Jamrach’s Menagerie

Before I start to talk about Jamrach’s Menagerie, I just want to mention the blurb of the book. Anyone who would read the blurb, and indeed the first hundred or so pages of the novel would think that what you would be reading is a jolly old adventure story. It depicts Jaffy as a boy who leads an extraordinary life in London and then ventures off onto the high seas for his friend and boss, Mr Jamrach. This is true, to an extent, but it doesn’t quite paint the best picture about the second half of the book.

In the opening of the novel we meet Jaffy, who is born on the edge of London’s slums in the mid 1800’s. Jaffy describes how he was born twice, once in the room with his Mother and again in the jaws of a tiger. It’s in the jaws of said tiger that Jaffy meets the extrovert Mr Jamrach who imports wild animals for their sale in England. As it is his tiger, he apologises to Jaffy by giving him a job mucking out the animals.

This leads Jaffy and his friend Tim, after much playful meandering, to head out to the Dutch East Indies to catch a dragon. The boys are mentored by a hunter called Dan and they learn the ways of the world. You see… it’s all very traditional in terms of adventure. However, in the latter half of the book, things take a turn for the worse in Jaffy’s life and he must deal with horrific moments that will haunt him forever.

To tell you what happens would be to spoil the second half of the book, but I will say that you must tread lightly and if you have a queasy stomach or sensitive disposition, prepare yourself. My gripe with the blurb isn’t to say I didn’t enjoy the book, I did, but when you’re lured into purchasing a book by the blurb, you expect to get what it says on the tin.

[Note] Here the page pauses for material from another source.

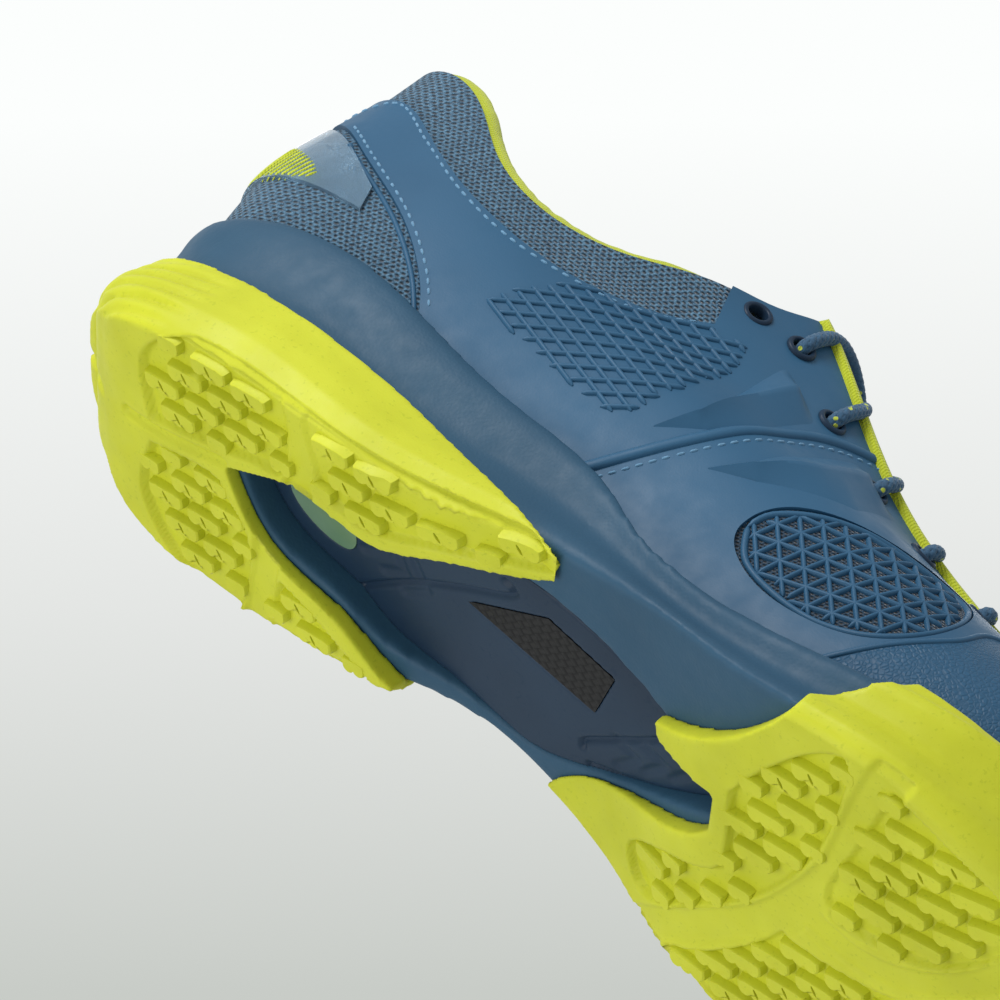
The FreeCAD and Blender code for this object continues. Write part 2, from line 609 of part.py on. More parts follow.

Regardless, Jamrach’s Menagerie is a masterful piece of writing and Birch’s tale of Jaffy is both heartwarming and gutwrenching. It’s simple to describe the book as a coming of age story for the central character. We watch as Jaffy falls in love, leaves his home behind and sets off to become a man on the open sea.

Where Birch’s novel is at its best is within the interaction between characters. When Tim first bullies Jaffy you feel for him, you want them to be friends because Jaffy doesn’t have anyone else. When they are later inseparable, they become like brothers and their love for one another is lovely. The author uses dialogue to say very little, she uses small sentences to convey big feelings and emotions. Jaffy’s story is a beautiful one and one that highlights the beauty in people even in dark times.

There’s plenty here for those looking for adventure or those looking for a story about people and human reaction and emotion. It’s a book that is wonderfully crafted and entertains in both humour and suspense. Though the final third may not be to everyone’s liking, it is a book worth experiencing.